The denizens of Kelton, New York - a bedroom community some fifty miles from Manhattan - are a well-heeled bunch who spend an awful lot of time playing rummy. There is Alice, an unfulfilled cellist, and her complacent brother Marshall, who doesn't like his friends to confide in him. There are the bumbling and overindulged Fabia and Victor, another sibling duo, and their friend Irving, a meek mama's boy. Into their cloistered lives come Claire and Nadia Tosti, two sisters from Paris, whose take-charge tactics stir the winds of enterprise, romance, and change. Through them, Alice is led to a swarthy Italian who helps her orchestrate a successful restaurant business. Irving pairs up with Claire, finally winning freedom from his eccentric, cat-loving mother. Victor embraces Nadia and the antiques trade, while Fabia discovers a potential romance with Victor's French pen pal. Only Marshall finds himself eluded by love, a predicament that will lead him from the snug environs of Kelton to the crude energies of the Midwest. In bistros, galleries, bars, and theaters, the protagonists eat, drink, criticize each other, and debate the worlds of art, music, literature, life, and love.

About the author

John Ashbery is recognized as one of the greatest twentieth-century American poets.
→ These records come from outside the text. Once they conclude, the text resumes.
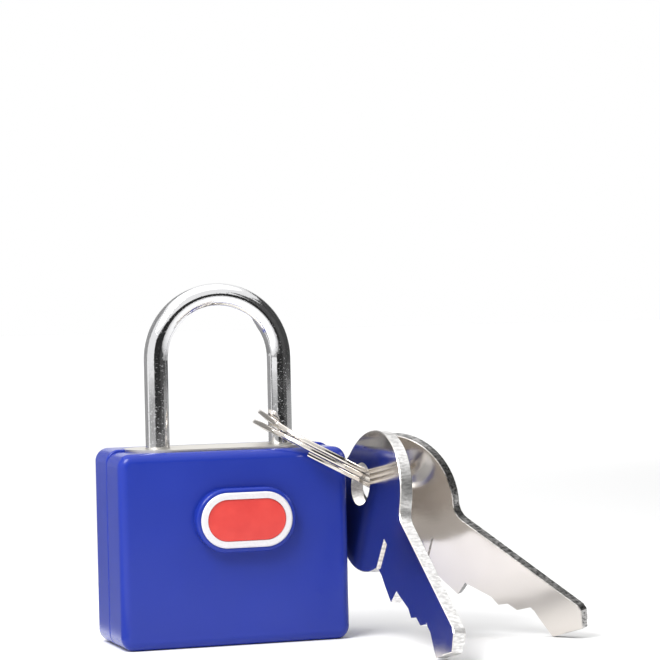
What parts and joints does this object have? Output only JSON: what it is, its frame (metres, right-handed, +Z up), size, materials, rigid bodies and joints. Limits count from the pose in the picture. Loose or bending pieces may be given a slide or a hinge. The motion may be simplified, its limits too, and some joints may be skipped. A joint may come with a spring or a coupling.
{
  "type": "padlock",
  "caption": "Small cylinder padlock with blue plastic shells, sprung steel shackle, badge, and a split ring with flat keys on one leg",
  "frame": {"origin": "middle of the lock body's flat bottom face", "axes": "+X to the right seen from the badge side, +Y to the back, +Z up along the shackle legs"},
  "size_m": [0.057, 0.0443, 0.0459],
  "materials": {
    "blue_plastic": "satin injection-moulded, deep blue",
    "silver": "bright silver rim",
    "red_enamel": "smooth red enamel",
    "case_metal": "satin nickel on die-cast zinc",
    "plate_steel": "plain stamped steel",
    "spring_steel": "bright spring wire",
    "brass": "machined brass",
    "chrome": "polished chrome",
    "nickel_wire": "polished nickel wire with rolled bevels",
    "nickel_key": "polished nickel faces with milled edges"
  },
  "bodies": {
    "case": {"front_cover": "blue_plastic", "rear_cover": "blue_plastic", "badge_rim": "silver", "badge_inlay": "red_enamel", "lock_case": "case_metal", "case_plate": "plate_steel", "case_rivets": "plate_steel", "shackle_pin": "plate_steel", "shackle_spring": "spring_steel", "latch_spring": "spring_steel"},
    "plug": {"plug": "brass", "cam": "plate_steel", "cam_pins": "plate_steel", "wafer_springs": "spring_steel"},
    "wafer_1": {"wafer_1": "brass"},
    "wafer_2": {"wafer_2": "brass"},
    "wafer_3": {"wafer_3": "brass"},
    "wafer_4": {"wafer_4": "brass"},
    "wafer_5": {"wafer_5": "brass"},
    "latch": {"latch_bolt": "plate_steel"},
    "shackle": {"shackle": "chrome"},
    "ring": {"split_ring": "nickel_wire"},
    "key_1": {"key_1": "nickel_key"},
    "key_2": {"key_2": "nickel_key"}
  },
  "joints": [
    {"name": "plug_turn", "type": "hinge", "parent": "case", "child": "plug", "pos_m": [0, 0, 0.008], "axis": [0, 0, 1], "range_deg": [0, 90]},
    {"name": "latch_slide", "type": "slide", "parent": "case", "child": "latch", "axis": [1, 0, 0], "range_m": [0, 0.003], "deforming": ["latch_spring"]},
    {"name": "shackle_lift", "type": "slide", "parent": "case", "child": "shackle", "axis": [0, 0, 1], "range_m": [0, 0.0073], "deforming": ["shackle_spring"]},
    {"name": "wafer_1_slide", "type": "slide", "parent": "plug", "child": "wafer_1", "axis": [0, -1, 0], "range_m": [-0.0005, 0]},
    {"name": "wafer_2_slide", "type": "slide", "parent": "plug", "child": "wafer_2", "axis": [0, -1, 0], "range_m": [-0.0005, 0]},
    {"name": "wafer_3_slide", "type": "slide", "parent": "plug", "child": "wafer_3", "axis": [0, -1, 0], "range_m": [-0.0005, 0]},
    {"name": "wafer_4_slide", "type": "slide", "parent": "plug", "child": "wafer_4", "axis": [0, -1, 0], "range_m": [-0.0005, 0]},
    {"name": "wafer_5_slide", "type": "slide", "parent": "plug", "child": "wafer_5", "axis": [0, -1, 0], "range_m": [-0.0005, 0]},
    {"name": "ring_swivel", "type": "hinge", "parent": "shackle", "child": "ring", "pos_m": [0.0082, 0, 0.027], "axis": [0, 0, 1], "range_deg": [0, 20]},
    {"name": "key_1_swing", "type": "hinge", "parent": "ring", "child": "key_1", "pos_m": [0.01665, -0.00704, 0.01976], "axis": [-0.9873, -0.117, 0.107], "range_deg": [0, 40]},
    {"name": "key_2_swing", "type": "hinge", "parent": "ring", "child": "key_2", "pos_m": [0.02058, -0.00079, 0.01864], "axis": [-0.7598, -0.6368, -0.131], "range_deg": [0, 40]}
  ],
  "couplings": [
    {"joint": "plug_turn", "follows": "shackle_lift", "rad_per_m": 215.18},
    {"joint": "latch_slide", "follows": "shackle_lift", "ratio": 0.41096}
  ]
}
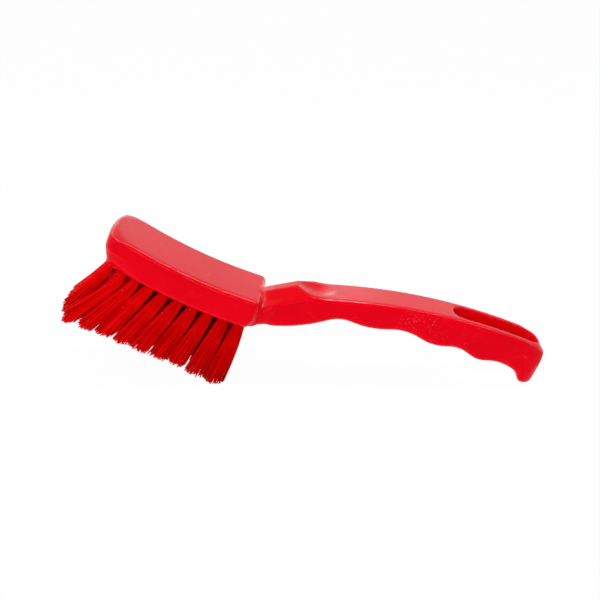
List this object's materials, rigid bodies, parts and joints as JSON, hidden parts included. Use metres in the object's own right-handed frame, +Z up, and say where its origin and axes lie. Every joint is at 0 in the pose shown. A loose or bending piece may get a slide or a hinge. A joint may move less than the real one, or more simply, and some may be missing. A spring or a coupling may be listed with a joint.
{
  "type": "grout brush",
  "caption": "Short-handled red scrubbing brush with a bowed block, fanned stiff tufts, finger-grooved handle and hanging slot.",
  "frame": {"origin": "under the middle of the brush's overall box, on the surface that it rests on", "axes": "+X from the toe of the block to the tail of the handle, +Y across the brush, +Z up; the brush rests on its heel tufts and on the hook of its tail"},
  "size_m": [0.272, 0.0464, 0.0859],
  "materials": {
    "body_plastic": "glossy injection-moulded polypropylene, red",
    "filament": "stiff extruded polyester filament, satin, red",
    "anchor_steel": "drawn flat stainless wire"
  },
  "bodies": {
    "root": {"handle_block": "body_plastic", "tuft_anchors": "anchor_steel", "tuft_r1_c1": "filament", "tuft_r1_c2": "filament", "tuft_r1_c3": "filament", "tuft_r1_c4": "filament", "tuft_r1_c5": "filament", "tuft_r1_c6": "filament", "tuft_r1_c7": "filament", "tuft_r1_c8": "filament", "tuft_r1_c9": "filament", "tuft_r2_c0": "filament", "tuft_r2_c1": "filament", "tuft_r2_c2": "filament", "tuft_r2_c3": "filament", "tuft_r2_c4": "filament", "tuft_r2_c5": "filament", "tuft_r2_c6": "filament", "tuft_r2_c7": "filament", "tuft_r2_c8": "filament", "tuft_r2_c9": "filament", "tuft_r3_c0": "filament", "tuft_r3_c1": "filament", "tuft_r3_c2": "filament", "tuft_r3_c3": "filament", "tuft_r3_c4": "filament", "tuft_r3_c5": "filament", "tuft_r3_c6": "filament", "tuft_r3_c7": "filament", "tuft_r3_c8": "filament", "tuft_r3_c9": "filament", "tuft_r4_c0": "filament", "tuft_r4_c1": "filament", "tuft_r4_c2": "filament", "tuft_r4_c3": "filament", "tuft_r4_c4": "filament", "tuft_r4_c5": "filament", "tuft_r4_c6": "filament", "tuft_r4_c7": "filament", "tuft_r4_c8": "filament", "tuft_r4_c9": "filament", "tuft_r5_c1": "filament", "tuft_r5_c2": "filament", "tuft_r5_c3": "filament", "tuft_r5_c4": "filament", "tuft_r5_c5": "filament", "tuft_r5_c6": "filament", "tuft_r5_c7": "filament", "tuft_r5_c8": "filament", "tuft_r5_c9": "filament"}
  },
  "joints": []
}
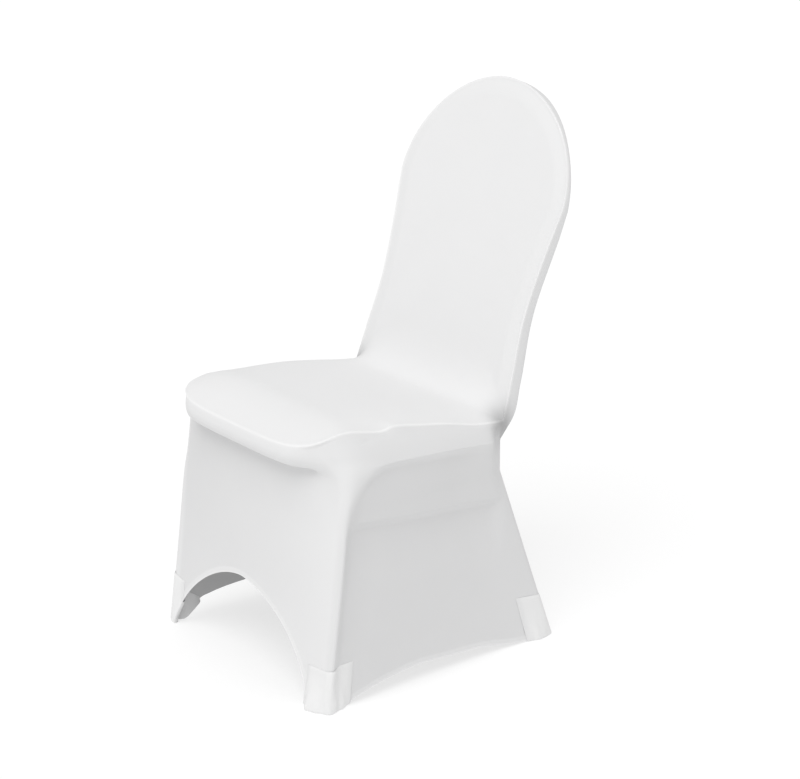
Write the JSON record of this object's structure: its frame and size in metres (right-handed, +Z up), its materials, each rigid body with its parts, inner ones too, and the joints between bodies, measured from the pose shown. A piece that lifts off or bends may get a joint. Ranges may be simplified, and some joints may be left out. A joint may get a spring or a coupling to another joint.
{
  "type": "chair cover",
  "caption": "Fitted stretch-knit chair cover with a rounded back, a boxed seat, a skirt with arched hems and foot pockets, hollow and open below.",
  "frame": {"origin": "on the ground, midway across the width and the depth", "axes": "+Z up, -Y towards the front of the seat, +X to the right as seen from the front"},
  "size_m": [0.4708, 0.6127, 0.9321],
  "materials": {
    "cloth": "matte stretch knit",
    "pocket_cloth": "matte doubled knit"
  },
  "bodies": {
    "root": {"centre_panel": "cloth", "rear_panel": "cloth", "side_panel_left": "cloth", "side_panel_right": "cloth", "pocket_front_left": "pocket_cloth", "pocket_front_right": "pocket_cloth", "pocket_rear_left": "pocket_cloth", "pocket_rear_right": "pocket_cloth"}
  },
  "joints": []
}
He has won nearly every major American award for poetry, including the Pulitzer Prize, the National Book Award, the Yale Younger Poets Prize, the Bollingen Prize, the Ruth Lilly Poetry Prize, the Griffin International Award, and a MacArthur "Genius" Grant.

James Marcus Schuyler (November 9, 1923 - April 12, 1991) was an American poet whose awards include the Pulitzer Prize for Poetry for his 1980 collection The Morning of the Poem.